- Born: 21 September 1978 (age 47) Minsk, Belarus
- Modeling information
- Height: 1.76 m (5 ft 9 in)
- Hair color: Black
- Eye color: Brown
- Website: http://www.belarusmodels.by

= Olga Serejnikova =

Belarusian model (born 1978)

Olga Valeryevna Serejnikova (Вольга Валер'еўна Сярэжнікава, Ольга Валерьевна Сережникова; born 21 September 1978) is a Belarusian model, National Beauty School manager and art director.

==Biography==
On September 21, 1978, Serejnikova was born in Minsk, Belarus. As a child she enjoyed dancing, painting, and designing. When she was 15 years old, she started working in a model agency in Minsk. After finishing school, she was certified as an economist, and worked in that profession.

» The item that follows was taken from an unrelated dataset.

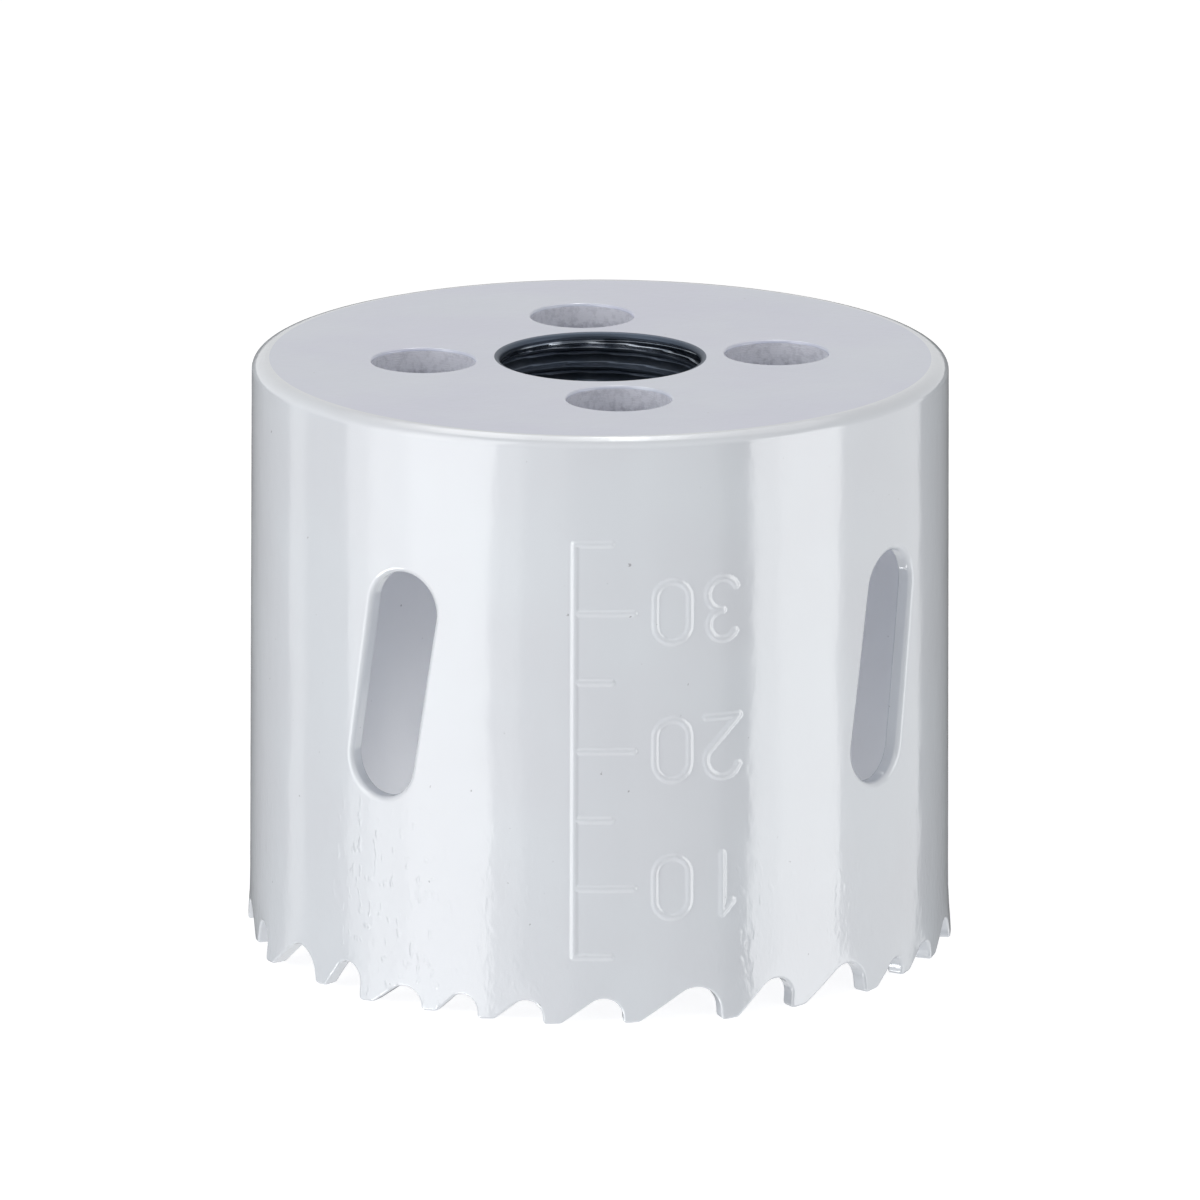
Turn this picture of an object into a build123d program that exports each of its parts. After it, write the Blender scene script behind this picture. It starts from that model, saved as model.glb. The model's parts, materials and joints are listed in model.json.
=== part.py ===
from build123d import *
import math
import os

# Hole saw for a 51 mm hole: a rolled cup, a back plate closing its upper end, and the tips of its teeth.
# It stands on its teeth. The origin is on its axis in the plane of the tooth points, with +Z up to the plate.
# Lengths are in millimetres. Angles are in degrees, from +X towards +Y, and the first slot is on +X.

# Cup
CUT_DIAMETER = 51.0  # circle that the outward set teeth cut
TOOTH_SET = 0.25  # lean of a set tooth at its point, outward or inward
CUP_FLARE = 0.3  # growth of the wall's radius from the rim down to the teeth
WALL = 1.25
HEIGHT = 42.5
RIM_FILLET = 0.8

# Back plate
PLATE_THICKNESS = 5.0
BORE_RADIUS = 7.2  # crests of the 5/8-18 arbor thread
BORE_CHAMFER = 0.4
PIN_HOLE_RADIUS = 3.7
PIN_HOLE_WEB = 1.4  # metal between the mouth of the bore and a pin hole
PIN_HOLE_COUNT = 4
PIN_HOLE_ANGLE = 42.0  # direction of the first pin hole

# Slots in the wall
SLOT_COUNT = 4
SLOT_WIDTH = 5.4
SLOT_TILT = 9.3  # lean of a slot, its top towards increasing angle
SLOT_ABOVE_TEETH = 15.2
SLOT_BELOW_PLATE = 5.7

# Teeth
TIP_HEIGHT = 1.3  # from the tooth points up to the weld line of the tips
SHALLOW = 0.35  # reach of a gullet past the weld line, in the three depths that the row has
MEDIUM = 0.6
DEEP = 1.2
ROOT_SHARE = 0.25  # radius of a gullet's root as a share of its pitch
LAND = 1.3  # length of the land behind each tooth point
LAND_RELIEF = 5.0  # angle by which the land rises from its point
FIRST_TOOTH_ANGLE = 209.0  # rake face of the tooth beside the butt seam of the cup

# Variable pitch: the distance from each rake face to the next, and the gullet between them
TOOTH_PATTERN = (
    (6.6, DEEP),
    (5.4, DEEP),
    (6.9, DEEP),
    (5.3, DEEP),
    (5.2, SHALLOW),
    (4.55, SHALLOW),
    (4.85, SHALLOW),
    (5.7, MEDIUM),
    (7.05, DEEP),
    (5.85, DEEP),
    (6.65, DEEP),
    (5.2, SHALLOW),
    (4.6, SHALLOW),
    (5.85, MEDIUM),
)
SET_PATTERN = (1, -1, 1, -1, 1, -1, 0)  # outward, inward and one straight raker

# Cutting tools reach past the surfaces that they cut
OVERCUT = 1.0

teeth_radius = CUT_DIAMETER / 2 - TOOTH_SET
pin_circle_radius = BORE_RADIUS + BORE_CHAMFER + PIN_HOLE_WEB + PIN_HOLE_RADIUS
plate_underside = HEIGHT - PLATE_THICKNESS


def wall_radius(height):
    """Outer radius of the wall at a height above the tooth points."""
    return teeth_radius - CUP_FLARE * height / HEIGHT


def chord(arc):
    """Sideways distance of a point on the wall that lies an arc length away."""
    return teeth_radius * math.sin(arc / teeth_radius)


def radial_plane(angle, height=0.0):
    """Plane tangent inside the wall: x along the rim, y up and z outward."""
    start = teeth_radius - TOOTH_SET - CUP_FLARE - WALL - OVERCUT
    x = math.cos(math.radians(angle))
    y = math.sin(math.radians(angle))
    return Plane(origin=(start * x, start * y, height), x_dir=(-y, x, 0), z_dir=(x, y, 0))


def through_wall(outline, angle, height=0.0):
    """Prism of an outline through one side of the wall."""
    reach = WALL + CUP_FLARE + 2 * TOOTH_SET + 2 * OVERCUT
    return extrude(radial_plane(angle, height) * outline, reach)


def tooth_row():
    """Rake angle, pitch, gullet depth and set of each tooth round the rim."""
    rim = 2 * math.pi * teeth_radius
    shortest = min(pitch for pitch, _ in TOOTH_PATTERN)
    row = []
    place = 0.0
    while place < rim:
        pitch, past_weld = TOOTH_PATTERN[len(row) % len(TOOTH_PATTERN)]
        # The gap over the butt seam takes up what is left of the strip.
        if rim - place < pitch + shortest:
            pitch = rim - place
        angle = FIRST_TOOTH_ANGLE + math.degrees(place / teeth_radius)
        lean = SET_PATTERN[len(row) % len(SET_PATTERN)]
        row.append((angle, pitch, TIP_HEIGHT + past_weld, lean))
        place += pitch
    return row


def gullet_outline(pitch, depth):
    """Space between two teeth, with the rake face of the second one at x = 0."""
    radius = ROOT_SHARE * pitch
    land_end = (-chord(pitch - LAND), LAND * math.tan(math.radians(LAND_RELIEF)))
    centre = (-radius, depth - radius)
    run = centre[0] - land_end[0]
    rise = centre[1] - land_end[1]
    # The back of the tooth is the tangent from the end of its land to the round root.
    slope = math.atan2(rise, run) + math.asin(radius / math.hypot(run, rise))

    def root_point(angle):
        return (centre[0] + radius * math.cos(angle), centre[1] + radius * math.sin(angle))

    slope_angle = math.pi / 2 + slope
    arc = ThreePointArc(root_point(0), root_point(slope_angle / 2), root_point(slope_angle))
    straight = Polyline(
        root_point(slope_angle),
        land_end,
        (land_end[0], -OVERCUT),
        (0, -OVERCUT),
        root_point(0),
    )
    return make_face(arc + straight)


def relief_outline():
    """Sliver under a land, with the tooth point at the origin."""
    length = LAND + OVERCUT / 2
    rise = length * math.tan(math.radians(LAND_RELIEF))
    return make_face(Polyline((0, 0), (length, rise), (length, -OVERCUT), (0, -OVERCUT), close=True))


def gullet(tooth):
    """Cutting prism of the gullet that follows a tooth."""
    angle, pitch, depth, _ = tooth
    next_rake = angle + math.degrees(pitch / teeth_radius)
    return through_wall(gullet_outline(pitch, depth), next_rake)


def slot():
    """Slanted slot with round ends at angle zero."""
    upright = plate_underside - SLOT_BELOW_PLATE - SLOT_ABOVE_TEETH
    straight = (upright - SLOT_WIDTH) / math.cos(math.radians(SLOT_TILT))
    outline = SlotCenterToCenter(straight, SLOT_WIDTH, rotation=90 - SLOT_TILT)
    return through_wall(outline, 0, SLOT_ABOVE_TEETH + upright / 2)


def cup_wall(row):
    """Rolled strip from the weld line of the tips up to the rim."""
    low = wall_radius(TIP_HEIGHT)
    high = wall_radius(HEIGHT)
    section = make_face(
        Polyline(
            (low - WALL, TIP_HEIGHT),
            (low, TIP_HEIGHT),
            (high, HEIGHT),
            (high - WALL, HEIGHT),
            close=True,
        )
    )
    rim_corner = section.vertices().sort_by(Axis.Y)[-2:].sort_by(Axis.X)[-1]
    section = fillet(rim_corner, RIM_FILLET)
    ring = revolve(Plane.XZ * section, Axis.Z)
    slots = [Rot(0, 0, 360 / SLOT_COUNT * n) * slot() for n in range(SLOT_COUNT)]
    return ring - slots - [gullet(tooth) for tooth in row]


def tooth_tips(row):
    """Tip of each tooth, leaning with its set below the weld line."""
    tips = []
    for number, (angle, pitch, _, lean) in enumerate(row):
        before = row[number - 1]
        low = wall_radius(0) + lean * TOOTH_SET
        high = wall_radius(TIP_HEIGHT)
        section = make_face(
            Polyline((low - WALL, 0), (low, 0), (high, TIP_HEIGHT), (high - WALL, TIP_HEIGHT), close=True)
        )
        # Each blank runs from the root before its tooth to the root after it.
        start = math.degrees(ROOT_SHARE * before[1] / teeth_radius)
        span = start + math.degrees((1 - ROOT_SHARE) * pitch / teeth_radius)
        blank = Rot(0, 0, angle - start) * revolve(Plane.XZ * section, Axis.Z, span)
        relief = through_wall(relief_outline(), angle)
        tips.append(blank - [gullet(before), gullet(row[number]), relief])
    return Compound(children=[tip.solid() for tip in tips])


def back_plate():
    """Disc seated in the cup, with the arbor bore and the drive pin holes."""
    edge_low = wall_radius(plate_underside) - WALL
    edge_high = wall_radius(HEIGHT) - WALL
    mouth = BORE_RADIUS + BORE_CHAMFER
    section = make_face(
        Polyline(
            (mouth, plate_underside),
            (edge_low, plate_underside),
            (edge_high, HEIGHT),
            (mouth, HEIGHT),
            (BORE_RADIUS, HEIGHT - BORE_CHAMFER),
            (BORE_RADIUS, plate_underside + BORE_CHAMFER),
            close=True,
        )
    )
    disc = revolve(Plane.XZ * section, Axis.Z)
    middle = Pos(0, 0, plate_underside + PLATE_THICKNESS / 2)
    holes = PolarLocations(pin_circle_radius, PIN_HOLE_COUNT, start_angle=PIN_HOLE_ANGLE)
    drill = Cylinder(PIN_HOLE_RADIUS, PLATE_THICKNESS + 2 * OVERCUT)
    return disc - [middle * place * drill for place in holes]


def main():
    row = tooth_row()
    os.makedirs("parts", exist_ok=True)
    export_step(cup_wall(row), "parts/cup_wall.step")
    export_step(tooth_tips(row), "parts/tooth_tips.step")
    export_step(back_plate(), "parts/back_plate.step")


main()
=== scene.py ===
import json
import math

import bmesh
import bpy
import numpy as np
from mathutils import Matrix, Vector
from mathutils.geometry import delaunay_2d_cdt


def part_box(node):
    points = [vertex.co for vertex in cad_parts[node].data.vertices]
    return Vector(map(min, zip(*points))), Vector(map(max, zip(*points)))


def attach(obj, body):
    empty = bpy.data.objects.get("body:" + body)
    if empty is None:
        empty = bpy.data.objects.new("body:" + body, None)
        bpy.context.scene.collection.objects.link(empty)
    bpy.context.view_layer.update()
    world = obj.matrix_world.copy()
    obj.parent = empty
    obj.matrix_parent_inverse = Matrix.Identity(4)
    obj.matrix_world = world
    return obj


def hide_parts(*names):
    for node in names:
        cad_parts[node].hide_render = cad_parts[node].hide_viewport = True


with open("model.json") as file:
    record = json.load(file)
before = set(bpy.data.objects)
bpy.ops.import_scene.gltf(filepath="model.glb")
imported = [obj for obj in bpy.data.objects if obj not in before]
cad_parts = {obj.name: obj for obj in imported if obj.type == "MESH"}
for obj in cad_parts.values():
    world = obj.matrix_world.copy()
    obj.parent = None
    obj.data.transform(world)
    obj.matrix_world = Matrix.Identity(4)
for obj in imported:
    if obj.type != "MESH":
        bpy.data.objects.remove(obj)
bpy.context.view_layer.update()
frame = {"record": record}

# Lengths below are in millimetres, unless a comment says metres, and are scaled where Blender takes them.
# Angles of the saw go from +X towards +Y.
MM = 0.001
mounts = {mount["name"]: mount["dims"] for mount in frame["record"]["mounts"]}
plate_low, plate_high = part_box("back_plate")

# Cup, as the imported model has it
HEIGHT = plate_high.z / MM
PLATE_UNDERSIDE = plate_low.z / MM
TIP_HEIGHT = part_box("cup_wall")[0].z / MM
CUT_DIAMETER = 51.0
TOOTH_SET = 0.25
CUP_FLARE = 0.3
WALL = 1.25
RIM_FILLET = 0.8

# Slots
SLOT_COUNT = 4
SLOT_WIDTH = 5.4
SLOT_TILT = 9.3
SLOT_ABOVE_TEETH = 15.2
SLOT_BELOW_PLATE = 5.7

# Teeth: the pitch from each rake face to the next, and the gullet's reach past the weld line
SHALLOW = 0.35
MEDIUM = 0.6
DEEP = 1.2
ROOT_SHARE = 0.25
LAND = 1.3
LAND_RELIEF = 5.0
FIRST_TOOTH_ANGLE = 209.0
TOOTH_PATTERN = (
    (6.6, DEEP),
    (5.4, DEEP),
    (6.9, DEEP),
    (5.3, DEEP),
    (5.2, SHALLOW),
    (4.55, SHALLOW),
    (4.85, SHALLOW),
    (5.7, MEDIUM),
    (7.05, DEEP),
    (5.85, DEEP),
    (6.65, DEEP),
    (5.2, SHALLOW),
    (4.6, SHALLOW),
    (5.85, MEDIUM),
)
SET_PATTERN = (1, -1, 1, -1, 1, -1, 0)
BEND_HEIGHT = 4.6  # the set begins here and grows down to the points

# Back plate
BORE_RADIUS = mounts["arbor_thread"]["r_mm"]
PIN_HOLE_RADIUS = mounts["drive_pins"]["hole_r_mm"]
PIN_CIRCLE_RADIUS = mounts["drive_pins"]["pcd_mm"] / 2
PIN_HOLE_COUNT = mounts["drive_pins"]["count"]
PIN_HOLE_ANGLE = 42.0
BORE_LIP = 0.35  # depth of the painted lip above the thread
BORE_LIP_WIDTH = 0.4
THREAD_PITCH = 25.4 / 18
THREAD_DEPTH = 0.74
GROOVE_MOUTH = 3 / 8  # half the groove's width at the bore, as a share of the pitch
GROOVE_ROOT = 1 / 16  # half the width of its flat root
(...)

Serejnikova, with her atypical for Belarus, rather exotic appearance, attracts mass-media attention: she gives interviews, shoots for magazine covers, and participates as a member of the jury in beauty pageants.

==Beauty contests==
- In 2002 Serejnikova won the "Miss Photo" title at the "Miss Belarus" national beauty contest.
- She was given "Audience Choice Award" from the First National TV-Channel.
- In 2003 she represented Belarus in the international beauty pageant "Miss Europe" in Paris. During the 30 days she spent in Paris, she was photographed for the French ELLE and modelled in the Chopard jewelry show.

==National Beauty School==
In 2003 Olga became the head of the National Beauty School, having become the organizer of Miss Belarus, the National Beauty Contest, and Miss Minsk.